On the occasion of World Volunteer Day, 5 December 2019, The Ismaili is pleased to release the official song and music video to celebrate the centenary of the Ismaili Volunteer Corps (IVC), featuring participation from 41 countries across the world.
Entitled "All work, no words," the song pays tribute to the countless volunteers — past and present — who have offered their time and talents to serve the Jamat and the societies amongst whom we live, all over the world. The song honours the sincerity, dedication, and sacrifice with which our volunteers carry out their duties day-in and day-out, and expresses gratitude to them for their service both inside and outside Jamatkhana.
Performing the track brought together 23 Ismaili musicians living in 13 countries, many of whom met at the Jubilee Arts International Arts Festival in Lisbon last year, and who themselves serve as volunteers in their home countries. The accompanying music video features film footage of thousands of uniformed volunteers from 41 countries across the globe from Belgium to Bangladesh, and from Tanzania to Tajikistan, representing every jurisdiction where the Jamat is present.
“While the IVC has existed for 100 years, our tradition of service has been alive for more than 1,400 years.

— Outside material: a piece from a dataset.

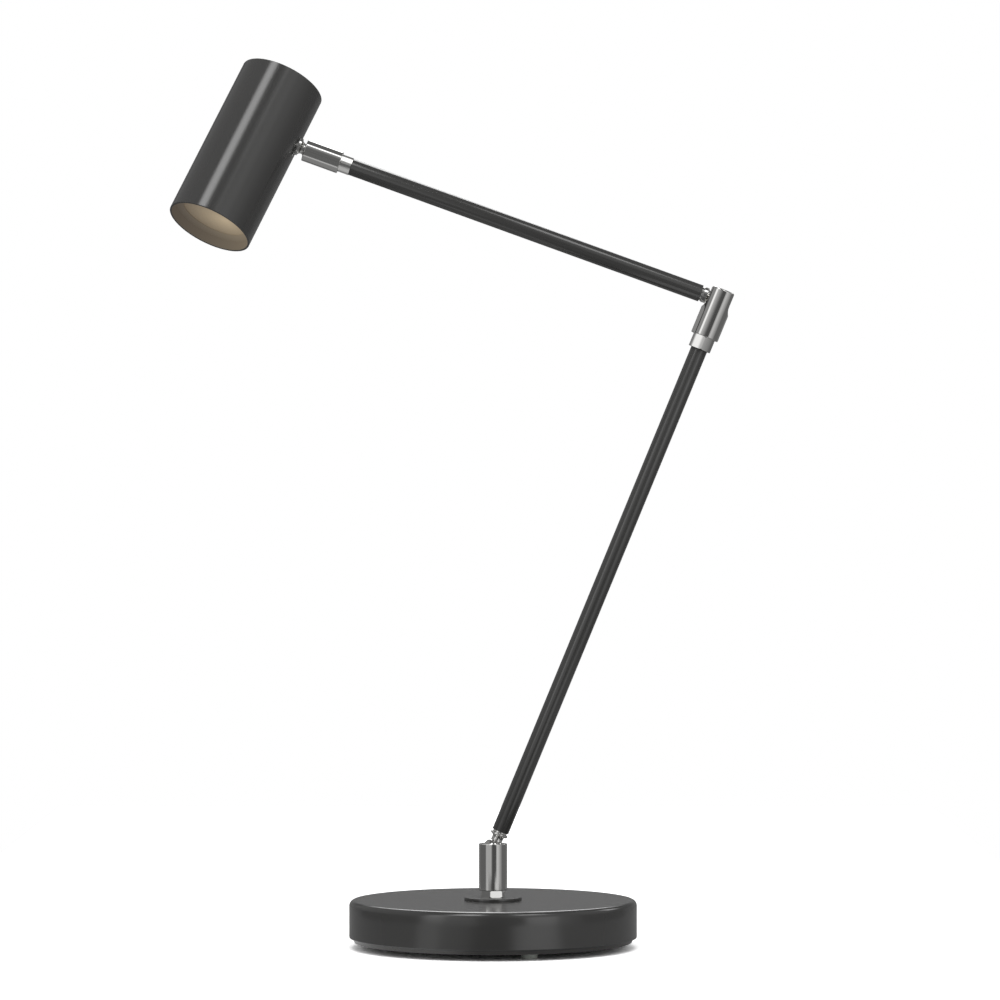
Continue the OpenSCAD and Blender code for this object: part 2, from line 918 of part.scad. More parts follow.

Throughout our history, this voluntary service has kept the Jamat grounded and cohesive,” said Zaheed Damani, a lyricist-composer and member of the project team based in Calgary, Canada.
“Service is a big part of who we are as a community — this inspired the lyrics ‘It’s how we give, it’s how we live.’”
The collaboration weaves together different languages, cultures, and sounds to create a diverse yet unified harmony, reflecting the artistic talent present in the Jamat, and celebrating the pluralist nature of the global Ismaili community. It includes verses in Farsi, English, French, Urdu/Hindi, Arabic, Gujarati, and Swahili.
“Technology has made it possible to develop this tribute and to bring together IVCs from around the world; to feature scenery from different countries and continents, and to see smiles on the faces of volunteers of different ages, from each of these places, while all sharing the same sentiment. Each time I watch the video, I discover something new,” continued Zaheed.
One of the scenes in the video, filmed at the steps of Hasnabad Dargah in Mumbai, replicates a black and white photo taken at the very same steps from almost 100 years ago.
“As the Jamat has spread and developed over the past century, so has the Ismaili Volunteers Corps. From its roots in India in 1919, it is now present everywhere the Jamat lives, with different roles and responsibilities, and even with different uniforms,” said Laila Sabuwala, a member of the project team based in Mumbai.
“This song and video not only connects the past to the present, it helps to connect the Jamat in different parts of the world to one another.”
"All work, no words" tells the story of who we are as a community, while the poetry of the lyrics evokes a sense of unity, sharing, happiness, and humility in service.
Zaheed expressed his aspirations for the music video, saying “we hope the song captures the pride, gratitude, and connection that the Jamat feels for its volunteers. We have tried to celebrate the work of the IVC — honouring 100 years of the past, and looking ahead 100 years into the future.”